This webscraper scrapes certain listings on the german mobile.de website. It only "works" with the Surfshark VPN extension.
This scraper was tested a year ago and did not really work, since the anti-bot detection on the mobile.de website is on another level. I am by no means a Software Engineer or a professional programmer, this project just so happened for learning purposes and out of curiosity in my free time.
Although I did manage to scrape some listings, which you can find in the SQLite DB. It uses Selenium for scraping combined with an automation of the Surfshark extension to stay undetected, which was probably part of the problem, since they just outright ban IPs coming from VPN providers much more easily, or put captchas infront of them. To increase the chance of not being spotted as a bot, completely new sessions with a new IP and Header were used.

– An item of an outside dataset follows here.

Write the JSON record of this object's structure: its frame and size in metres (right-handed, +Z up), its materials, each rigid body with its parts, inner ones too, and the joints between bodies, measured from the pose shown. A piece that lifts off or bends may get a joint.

- You can filter your searches by model and manufacturer here: modelConfig.py
- Specific search filters can be adjusted here: filterConfig.py (reduces uninteresting results and scraping time)
Feel free to copy some useful parts (maybe the searchFilter?) and create your own scraper, if you feel up to the challenge of getting past the heavy mobile.de bot-detection.
Possible improvements:
- Use a dedicated proxy service with residential proxies from Germany. This should increase your chances of not being detected by a lot.
- Try to scrape much much slower (if using one IP/Session). Something close to what a human would do (~minute per site?).
- Do not delete cookies during a session.
I have not harmed the integrity of the mobile.de website, nor have I copied a substantial amount of its database. Also, the scraped data is not off-limits to regular people searching the web, and it does not contain any sensitive information.